Heute ist Markus Hablützel von der Fürsor­ge abhängig. Die zermürbende Suche nach einer neuen Stelle hat sich auch auf sein Privat­leben ausgewirkt. Seine Frau zog mit dem Kind aus der gemeinsamen Wohnung aus. Am wich­tigsten ist ihm momentan, dass er gesund bleibt. Er hat miterlebt, wie Kollegen in ähn­lichen Situationen mit psychischen Problemen kämpfen. Und wie schafft er es nach den un­zähligen Absagen überhaupt noch, Bewer­bungen zu verschicken? Er wolle die Hoffnung nicht aufgeben und dürfe einfach nichts unver­sucht lassen, sagt Markus Hablützel.
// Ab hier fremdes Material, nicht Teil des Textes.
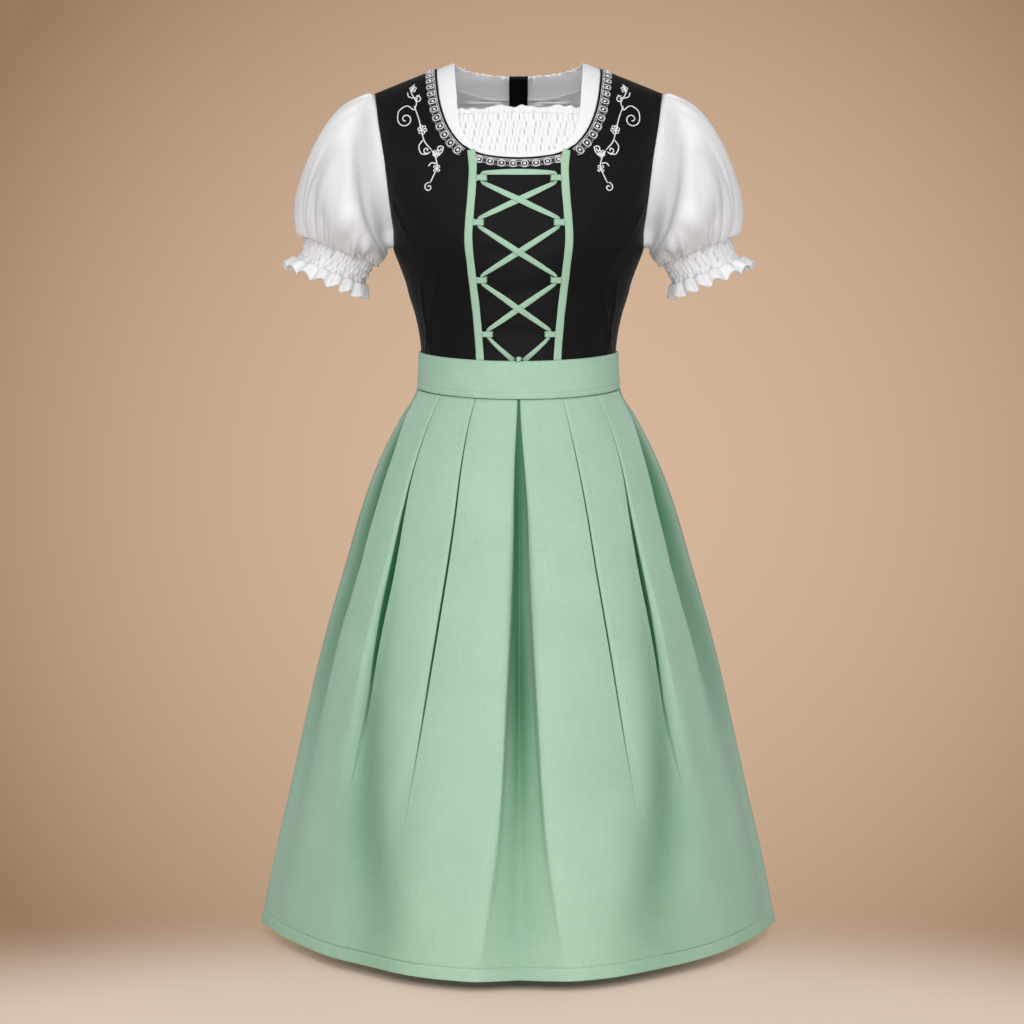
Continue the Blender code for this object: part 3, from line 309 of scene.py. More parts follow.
# Both ways round the garment: True is the wearer's left, and -1 is the front
HANDS = {True: "left", False: "right"}
FACES = {-1: "front", 1: "back"}
ARMHOLES = {-1: ARMHOLE_FRONT, 1: ARMHOLE_BACK}
NECK_BANDS = {-1: NECK_BAND_FRONT, 1: NECK_BAND_BACK}
BLOUSE_PAINTS = {-1: "white", 1: "white_lit_back"}  # behind, a lighter copy of the white: painted light on the inside of the back
FINE_COUNTS = Counts(24, 44, 44, 44)
BLOUSE_COUNTS = Counts(16, 30, 10, 84)

# Seams and creases of the bodice, as places seen from the front: how far they bow, and their half
# width, the length over which their ends fade, and their depth
Line = namedtuple("Line", "start end bow width fade depth")
BODICE_SEAMS = (
    Line((0.1560, -0.1870), (0.1290, -0.2410), 0.0010, 0.0016, 0.004, 0.00204),
    Line((0.1225, -0.2820), (0.1105, -0.3720), 0.0012, 0.0016, 0.006, 0.00204),
    Line((0.0955, -0.2600), (0.1165, -0.3600), 0.0020, 0.0016, 0.006, 0.00187),
)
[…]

Am liebs­ten wäre ihm eine Stelle im Vertrieb oder im Marketing eines Finanzdienstleisters.

Labels: , , , , , ,

1 Comments:

Anonymous Vitus Lorry said...

Also wenn man ein guter Mitarbeiter ist und ca. 400 Bewerbung verschickt hat, warum funktioniert es dann nicht, dass er eine Stelle bekommt. Entweder waren die Bewerbungen so schlecht, dass jeder diese wieder wegschmiss oder er war nicht wirklich eine angenehme, fleissige Person. So schwer ist es nämlich nicht eine Stelle zu finden.